Maybe even a little too affectionate.
They like to eat sunflower seeds and have atrocious table manners. As such, you will spend the rest of the day picking shells out of your hair and from down the front of your shirt.
They have zero qualms about personal space.
None whatsoever.
And although they are masters at volumizing, oddly enough they do not make the best hairdressers.
Mainly because they don’t take customer feedback well.
Yes, a monkey bit my scalp.
So that’s that. Thanks again to the Congo Trail staff for all the memories!
And, don’t worry, we made sure to tip them.
Our stylists were another story.
Comments
Pffft. He was probably just frustrated that you had no yummy lice in your hair. How ungrateful of you to show up and not offer any snacks other than that nasty vegetarian sunflower seed crap.
Speaking of crap… was there no flinging of such then?
What a disappointment. :-p
How do you know there wasn’t any lice in our hair?? ;)

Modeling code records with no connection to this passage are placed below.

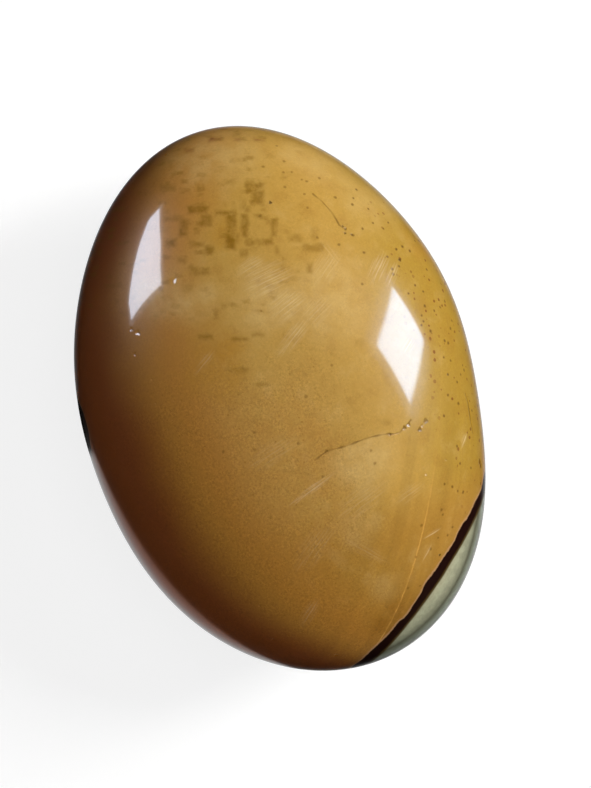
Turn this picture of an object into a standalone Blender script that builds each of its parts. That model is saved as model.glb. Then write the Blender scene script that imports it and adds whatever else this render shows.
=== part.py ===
"""A polished jasper pebble: one solid stone, ground to a plump oval, that lies on a small flat spot.

The stone starts as a unit sphere. Each point of the sphere is carried out to the pebble's surface by one smooth
rule, and a plane then takes a shaving off the belly, which is the flat spot that the stone rests on.
+X runs along the stone, +Y across it and +Z up through its thickness. The origin is under the middle of the
stone's box, on the plane that it rests on.
"""

import math

import bmesh
import bpy
from mathutils import Vector

# Driving dimensions, in metres.
LENGTH = 0.0561
WIDTH = 0.0396
CROWN_HEIGHT = 0.0132  # from the widest section up to the top
BELLY_DEPTH = 0.0125  # from the widest section down to the belly, before the flat spot is ground
FLAT_DEPTH = 0.00022  # how much grinding took off the belly

# The shape's departures from an ellipsoid, as shares of the stone's radius.
SHOULDER_FULLNESS = 0.022  # how far the stone swells halfway between its rim and its crown or belly
# Each row is one wave of the rim: how many lobes it has round the stone, its cosine share and its sine share.
RIM_WAVES = (
    (3, 0.0004, -0.0062),
    (4, -0.0020, 0.0056),
    (5, 0.0065, -0.0024),
)
# Each row is a place that hand grinding left a little full or a little flat: where it is on the unit sphere,
# how far it spreads and its share.
GRINDING_SWELLS = (
    ((0.55, 0.45, 0.70), 0.34, 0.006),
    ((-0.50, -0.55, 0.67), 0.38, 0.007),
    ((-0.62, 0.50, 0.60), 0.30, -0.005),
    ((0.60, -0.52, 0.61), 0.32, -0.004),
    ((0.70, 0.10, -0.71), 0.36, 0.006),
    ((-0.55, 0.60, -0.58), 0.34, -0.005),
)

# The unit sphere's facets, round the stone and from its crown down to its belly.
FACETS_AROUND = 80
FACETS_DOWN = 40

OCHRE = (0.47, 0.27, 0.065, 1.0)
POLISH_ROUGHNESS = 0.12


def clear_scene():
    for obj in list(bpy.data.objects):
        bpy.data.objects.remove(obj, do_unlink=True)


def swell(direction):
    """The share by which the pebble stands out from its ellipsoid along a unit direction."""
    off_axis = math.hypot(direction.x, direction.y)
    azimuth = math.atan2(WIDTH * direction.y, LENGTH * direction.x)
    share = SHOULDER_FULLNESS * 4 * off_axis**2 * direction.z**2
    for lobes, cosine, sine in RIM_WAVES:
        share += off_axis**lobes * (cosine * math.cos(lobes * azimuth) + sine * math.sin(lobes * azimuth))
    for place, spread, height in GRINDING_SWELLS:
        away = (direction - Vector(place).normalized()).length
        share += height * math.exp(-((away / spread) ** 2) / 2)
    return share


def half_thickness(rise):
    """The crown's height at rise 1 and the belly's depth at rise -1, with one smooth passage between them."""
    mean = (CROWN_HEIGHT + BELLY_DEPTH) / 2
    difference = (CROWN_HEIGHT - BELLY_DEPTH) / 2
    return mean + difference * (1.5 * rise - 0.5 * rise**3)


def pebble_point(direction):
    """The surface point that a unit direction of the starting sphere goes to, about the widest section's middle."""
    on_ellipsoid = Vector(
        (
            LENGTH / 2 * direction.x,
            WIDTH / 2 * direction.y,
            half_thickness(direction.z) * direction.z,
        )
    )
    return on_ellipsoid * (1 + swell(direction))


def grind_flat_spot(mesh):
    """Cuts the belly off level and closes the cut with one flat face, whose rim is a crease."""
    lowest = min(vertex.co.z for vertex in mesh.verts)
    cut = bmesh.ops.bisect_plane(
        mesh,
        geom=mesh.verts[:] + mesh.edges[:] + mesh.faces[:],
        dist=1e-7,
        plane_co=(0, 0, lowest + FLAT_DEPTH),
        plane_no=(0, 0, 1),
        clear_inner=True,
    )
    rim = [item for item in cut["geom_cut"] if isinstance(item, bmesh.types.BMEdge)]
    bmesh.ops.edgeloop_fill(mesh, edges=rim)
    for edge in rim:
        edge.smooth = False


def stand_on_origin(mesh):
    """Moves the stone so that the origin is under the middle of its box, on the flat spot."""
    corner = [min(vertex.co[axis] for vertex in mesh.verts) for axis in range(3)]
    opposite = [max(vertex.co[axis] for vertex in mesh.verts) for axis in range(3)]
    middle = Vector(((corner[0] + opposite[0]) / 2, (corner[1] + opposite[1]) / 2, corner[2]))
    bmesh.ops.translate(mesh, verts=mesh.verts, vec=-middle)


def jasper_material():
    material = bpy.data.materials.new("jasper")
    material.use_nodes = True
    shader = material.node_tree.nodes["Principled BSDF"]
    shader.inputs["Base Color"].default_value = OCHRE
    shader.inputs["Roughness"].default_value = POLISH_ROUGHNESS
    shader.inputs["Metallic"].default_value = 0.0
    return material


def make_pebble():
    mesh = bmesh.new()
    bmesh.ops.create_uvsphere(mesh, u_segments=FACETS_AROUND, v_segments=FACETS_DOWN, radius=1.0)
    for vertex in mesh.verts:
        vertex.co = pebble_point(vertex.co.normalized())
    for face in mesh.faces:
        face.smooth = True
    grind_flat_spot(mesh)
    stand_on_origin(mesh)
    bmesh.ops.recalc_face_normals(mesh, faces=mesh.faces)
    data = bpy.data.meshes.new("pebble")
    mesh.to_mesh(data)
    mesh.free()
    data.materials.append(jasper_material())
    pebble = bpy.data.objects.new("pebble", data)
    bpy.context.scene.collection.objects.link(pebble)


clear_scene()
make_pebble()
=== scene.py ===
"""A polished polychrome jasper pebble, lying on its flat spot, seen from straight above.

The pebble lies along X, its width along Y and its crown up. Sizes in the tables below are in millimetres.
"""

import math
import random

import bmesh
import bpy
import numpy as np
from mathutils import Matrix, Vector
from mathutils.bvhtree import BVHTree
from mathutils.kdtree import KDTree


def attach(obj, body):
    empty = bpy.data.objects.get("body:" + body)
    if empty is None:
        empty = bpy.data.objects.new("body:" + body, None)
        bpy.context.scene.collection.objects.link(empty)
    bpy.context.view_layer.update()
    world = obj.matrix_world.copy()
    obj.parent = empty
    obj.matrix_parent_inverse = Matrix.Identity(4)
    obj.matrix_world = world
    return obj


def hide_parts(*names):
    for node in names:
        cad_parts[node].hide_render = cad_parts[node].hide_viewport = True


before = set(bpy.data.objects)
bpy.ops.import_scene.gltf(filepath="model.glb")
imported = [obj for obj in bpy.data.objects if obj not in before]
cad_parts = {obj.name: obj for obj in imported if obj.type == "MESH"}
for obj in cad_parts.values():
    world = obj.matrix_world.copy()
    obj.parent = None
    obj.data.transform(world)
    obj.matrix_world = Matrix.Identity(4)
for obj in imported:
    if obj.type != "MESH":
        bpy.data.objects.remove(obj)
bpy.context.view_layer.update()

# The view
# The stone is looked at from straight above, turned so that its length leans 17 degrees to the left of
# upright. The camera stands 220 mm above the stone's rim, where its long side takes in 79 mm.
MM = 0.001
RIM_HEIGHT = 12.29
VIEW_DISTANCE = 220.0
VIEW_TALL = 79.14
VIEW_MIDDLE = (0.02, -1.72)
STONE_LEAN = 17.06
SENSOR_WIDTH = 36.0

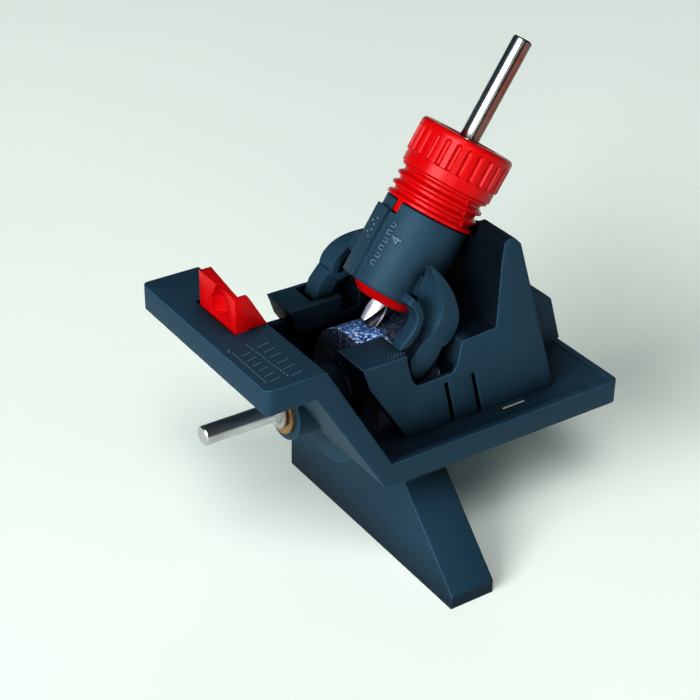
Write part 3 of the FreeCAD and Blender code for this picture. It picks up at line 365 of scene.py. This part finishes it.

And there was no flinging of crap, but I can’t guarantee all the “mud” on my arms and shirt was strictly mud.
Well worth the wait! I am SO going with you on the next adventure!! And, WOW, your hair really WAS bleached out.
Wow! You gals really put the “POOH” in Capuchin (hope none of it stuck). Life will never be the same now that you’ve experienced monkey love.
You both have the craziest adventures and so much fun.